Monday, June 23, 2008

Sun City Girls-You're Never Alone with a Cigarette

With last year's passing of Charles Gocher, Sun City Girls will exist only in the realm of memory. Luckily for music consumers, they documented a lot of their work. Some of it is getting rather expensive to be had, but thankfully Abduction has reissued an affordable batch of great work from the band, most of it from 1988. You're Never Alone with a Cigarette is made up of nine killer examples of the band, in prime form, really playing their way to a sound that is theirs alone. Their music is an awe-inspiring mixture of influences and modes, launched from a Rock base, that goes just about anywhere they Will it to go. It's fucking courageous music. Here are a few attempts at describing the amazing sounds on this disc.
Let's start with Alan Bishop. His dense bass chords anchor the group's playing. One would be hard put to find as strong an electric bassist in any era. His playing has similar density to Jazz players such as Charnette Moffatt or William Parker, and the fact that he gets such a rich, complex, and organic sound out of an electric bass is amazing. It's some earthy, hardened, funky playing, and it keeps the improvisatory flights of the band physical. Alan's playing gives Sun City Girls a real heaviness. His Moroccan flute playing is pretty damn sweet, too.
Richard Bishop's guitar playing moves from speedy runs to sweet melodies to mind-melting slide effects.
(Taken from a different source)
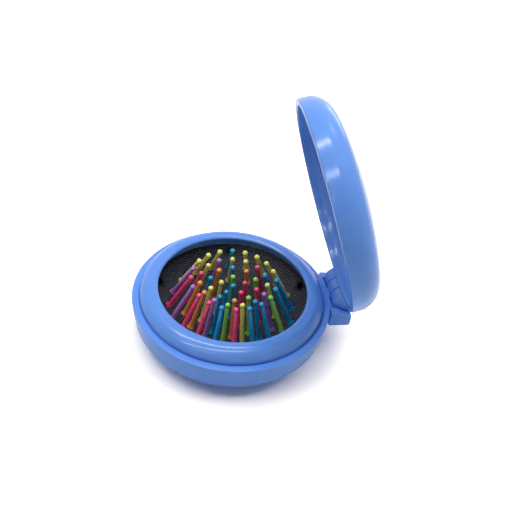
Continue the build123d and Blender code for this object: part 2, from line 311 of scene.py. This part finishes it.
def moulded_plastic(
    name, colours, roughness, flow_scale=90, grain_scale=2600, grain_height=0.004, ior=1.5
):
    """Moulded plastic: faint flow clouds in colour and gloss, and a very fine skin, in mm."""
    material, nodes, links, shader = new_material(name)
    place = nodes.new("ShaderNodeTexCoord")
    flow = nodes.new("ShaderNodeTexNoise")
    flow.inputs["Scale"].default_value = flow_scale
    flow.inputs["Detail"].default_value = 3
    links.new(place.outputs["Object"], flow.inputs["Vector"])
    two_tone(material, flow, colours, roughness)
    grain = nodes.new("ShaderNodeTexNoise")
    grain.inputs["Scale"].default_value = grain_scale
    grain.inputs["Detail"].default_value = 2
    links.new(place.outputs["Object"], grain.inputs["Vector"])
    relief = nodes.new("ShaderNodeBump")
    relief.inputs["Strength"].default_value = 0.35
    relief.inputs["Distance"].default_value = grain_height * mm
    links.new(grain.outputs["Fac"], relief.inputs["Height"])
    links.new(relief.outputs["Normal"], shader.inputs["Normal"])
    shader.inputs["IOR"].default_value = ior
    return material


def give_material(piece, material):
    """Puts a material on a piece, in place of any other."""
    piece.data.materials.clear()
    piece.data.materials.append(material)


case_blue = moulded_plastic(
    "case_blue",
    colours=(screen_colour(94, 146, 228), screen_colour(86, 137, 219)),
    roughness=(0.13, 0.22),
    ior=1.42,
)
give_material(base_case, case_blue)
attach(base_case, "base")
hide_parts("base_shell")


# ---------------------------------------------------------------------------
# Rubber pad. A black moulded rubber bowl, 1.2 mm thick, whose edge is clamped between the case's
# collar and the bezel. Five vents pierce its rising edge, and small raised dots cover it.
# ---------------------------------------------------------------------------
pad_thickness = 1.2
dish_low = 3.4
dish_curve = 50.0
dish_radius = 23.4
pad_top = 13.95
pad_mouth = 28.4
pad_edge = 30.8
vent_count = 5
vent_radius = 1.35
vent_height = 12.15
vent_cut = 5.0
first_angle = 14.0


def dish_height(radius):
    """Height of the pad's top face at a distance from the brush axis, in mm."""
    return dish_low + dish_curve - math.sqrt(dish_curve**2 - radius**2)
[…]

On the longer songs he takes all the liberty he needs, but never sounds bored or boring. His shorter compositions are just beautiful folk music. Like his brother, the closest comparisons to other players must come from Jazz (Sonny Sharrock, Blood Ulmer, Barney Kessell), but his mastery and freakiness place him atop his own guitar hero mountain.
Last but not least is the late Gocher. Here we find a drummer that combines basic elements with extreme subtlety. He often pulses the music with a simple quarter note bass drum thump, reminiscent at times of marching bands, at others of avant-garde music a la Moondog's or Albert Ayler's. Atop this bass drum pulse there is a weave of percussion on the tom toms and snare drum. His approach on these drums sounds a lot like the best tabla playing, in the way it comments upon and shades the melodies. There is nary a cymbal bash to be found. Gocher's cymbal playing often has the shimmering quality of the gongs used to such great effect in the Gamelan music Sun City Girls love(d) so much. His drumming serves as a model for any percussionists who would like to play "World Music". It draws upon elements from around the world, yet clearly is a World unto itself.
Now on to the tunes. There isn't a bad one in the bunch. Especially effective are the improvised trios, in which Sun City Girls interact as if of one mind. Their jams become incredible psychedelic cascades. These tunes are hypnotic and trippy, and the band flows with the telepathic communication that bands achieve from playing together a lot. This is not tightness in a traditional virtuoso based Jazz or improv-Rock sense. This is tightness on the order of the best improvised music. The instruments interact, respond, break off, re-join, and flow on, a collective entity. It's really wonderful to hear. Breaks in the action are provided by South Asian tinged acoustic chants and soundtrack-like bits, which are fun and entertaining. Of particular note is the tune about the doomed Mr. Wilkinson, Harmful Little Armful, lasting a mere forty-three seconds, but packing more punch than any other O.D. tune I've ever heard. The watery chords and brushed snare drum give this song a lonesome, isolated feel. This, combined with the short duration, make for a scary, sinking feeling. I've never O.D.'d on anything, but can imagine that this may be what it feels like to do so.
Cigarettes are bad. Sun City Girls are more than good. Spend some time alone with their music, and imagine Charles Gocher reaching out and giving you a nice, big Germs burn with his eternal cancer stick. Then close your eyes and watch your mind explode and collapse. His band can have that kind of effect on you.


2 comments:

Michael said...

Mr. Wilkinson = Will Shatter, right? Yes, I think I'll haveta search out this record - I am woefully undereducated when it comes to the SCG.

We are liquid said...

Yes, Russell Wilkinson was Will Shatter. Meri St. Meri of SF once pointed at an apartment and said to me: "that's where Will died". Sad. Sun City Girls are another great headphone band. Saw 'em at the Chameleon on Valencia St. in 1991 or '92. Gocher at point started playing his kit with a feather duster! He was a strange cat! Great drummer, too. SCG to me are what groups like Sonic Youth and Butthole Surfers could have evolved into, had they been less careerist.Thanks for reading, M!
ps-can't wait for the BPeople reissue on Warning!